Runes. (Photo: Kate Beaudoin)

“I experienced what I can only call God face to face; actually, gods, two of them. And those gods happen to have appeared to me as Norse gods: Hyndal, first, and then Odin, the chief god, showed me his face. And then cast me back, with this message of, ‘Go learn magic. Because I am the god of magic, go learn.’ To what end I still don’t know. And I’ve had lots of crazy magical experiences afterwards, but none so full of certainty as that.”

“I would call it gnosis,” he continues, “which is like an encounter with the divine. Or,” he’s quick to point out, “signs of schizophrenia. I won’t say that either are mutually exclusive. Thankfully, I’ve been to doctors, and they say I’m not schizophrenic.”

Phil briefly studied astrophysics at the University of Central Florida. He dropped out after a few months, when he landed his then-dream-job for the independent record label, Built on Strength Records. He also DJed and worked at nightclubs on the side. Then, when he was 23, Phil moved to New York to pursue other job opportunities in the music industry, from managing nightclubs to designing their lighting systems.

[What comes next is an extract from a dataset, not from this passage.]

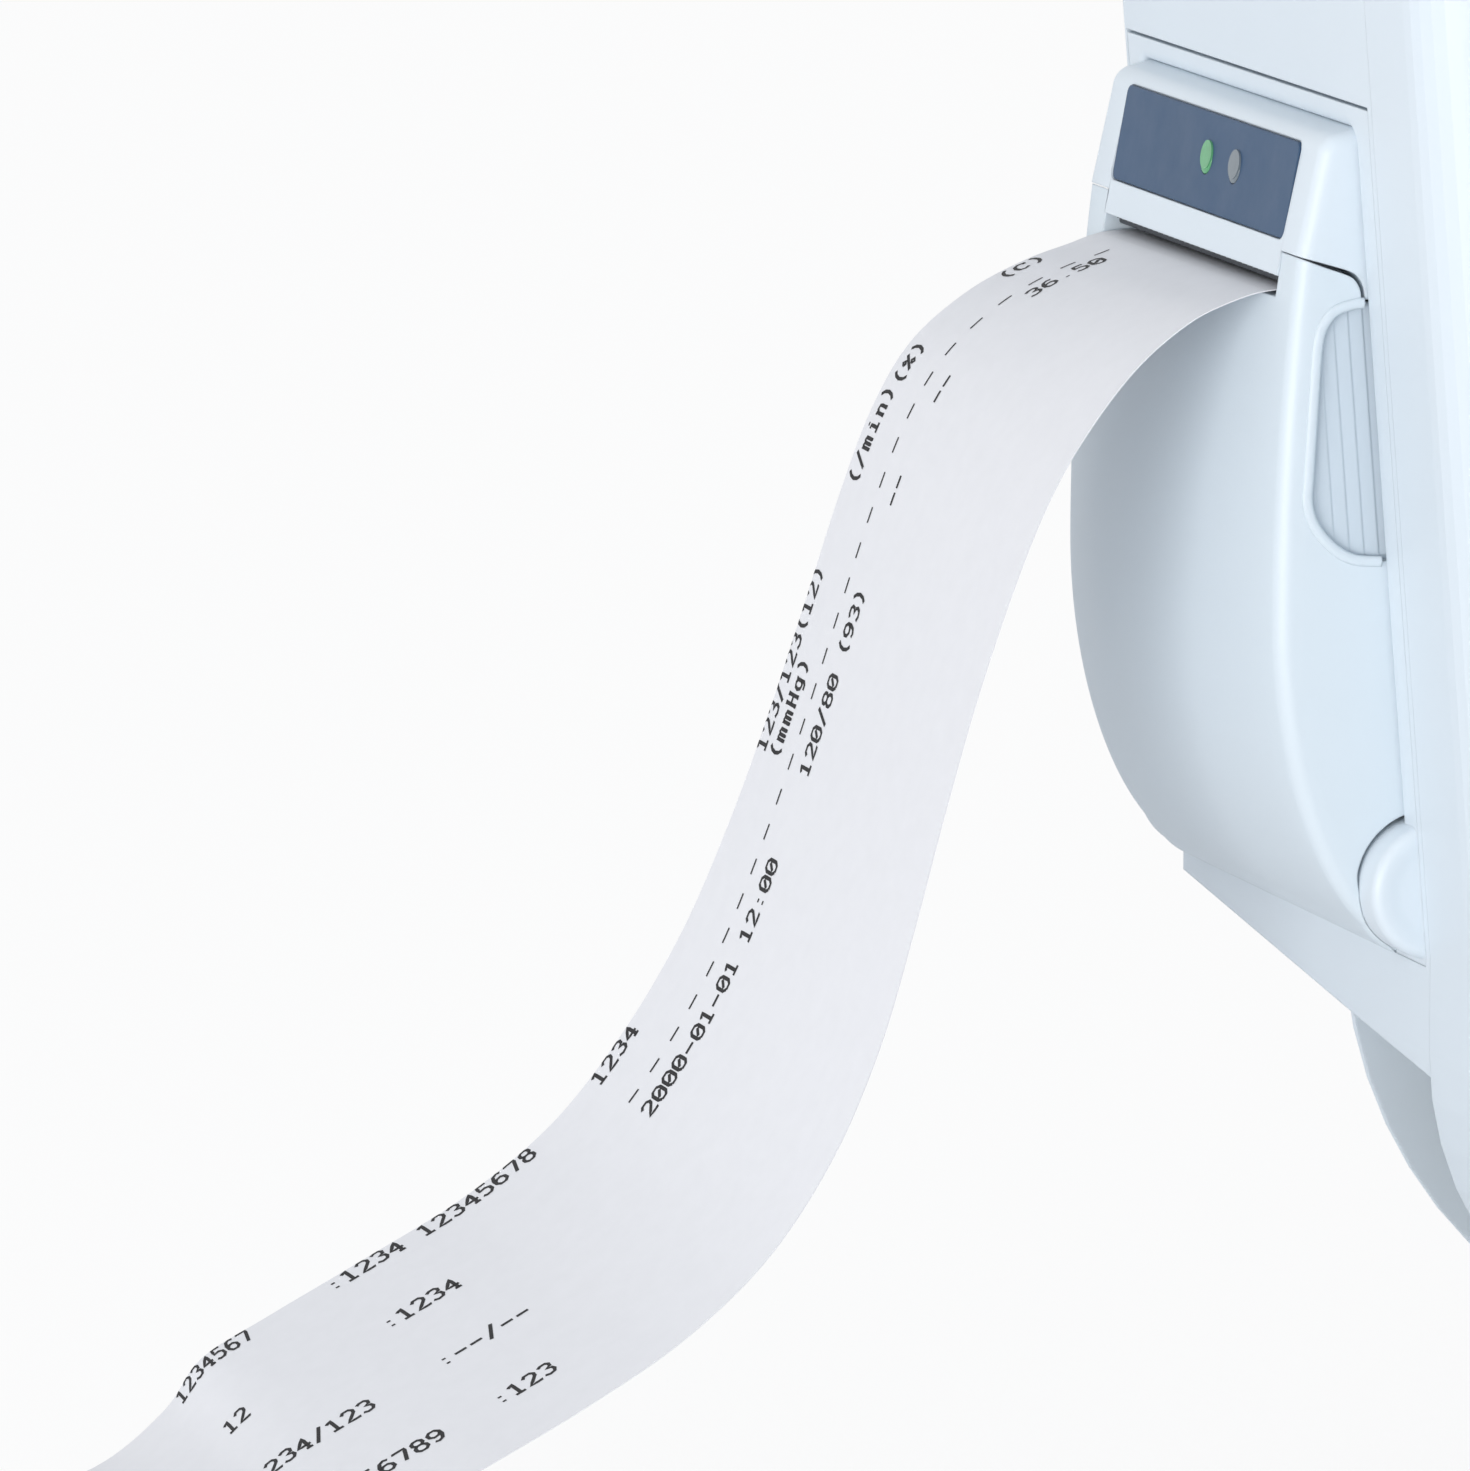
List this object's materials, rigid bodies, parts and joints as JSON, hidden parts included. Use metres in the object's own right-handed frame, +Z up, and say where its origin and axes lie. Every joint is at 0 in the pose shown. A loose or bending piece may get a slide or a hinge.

“I worked at nightclubs from the age of 18 to 26,” Phil says. “The thing about that lifestyle, I discovered, is that I started to slow down.”

So at 26, Phil re-enrolled in school at the New School for Public Engagement, where, two years later, he’s pursuing a dual bachelor-master degree in psychology. At around the same time that he started school, Phil met Joe, his would-be Catland co-owner, at a ritual held by a fraternal occult organization of which Phil is a member.

“We became very good friends fairly quickly,” Joe says. “Something that always struck me about Phil was that he was very, very genuine. There are so many people that you meet in your life where their interactions with you are all just farce. But with Phil, he was always just a very real person. And you can see his humanity.”

Not long after, Phil met the third co-owner, Fred, at a party. “As co-workers, Phil and Joe are excellent,” Fred says. “And I think being friends first helped with that. We had a sense of each others’ strengths and weaknesses going into this, and it’s helped at every turn.” Each of them lent a specific talent to Catland: Fred, a lawyer, had the business acumen; Joe, a craftsman, had the handiwork skills; and Phil, a lifelong practitioner, had the occult knowledge.

Now, the guys are working on a project to build a community garden behind the store. The planned space will feature raised planters, a shaded awning, patio furniture, and a fire pit. Catland started an Indiegogo campaign to raise money through crowdfunding, and hope to raise $15,000 by May 26. As of May 1, they’ve raised $1,900. “We want to combat urban alienation as much as possible,” Phil says. “So much of what the pagan groups are discussing are communing with nature, and they talk about the four elements. And we realized that it’s kind of silly to just talk about the four elements, and not really engage with them.”

I ask Phil if he considers what he’s doing a “mission.” He replies, “Yeah, that’s what it feels like. To help other people, and to help myself. We live in a very disenchanted world and there’s something beneficial to the human spirit about re-enchanting the world.” He considers it for a moment then adds, “I guess I’m for it.”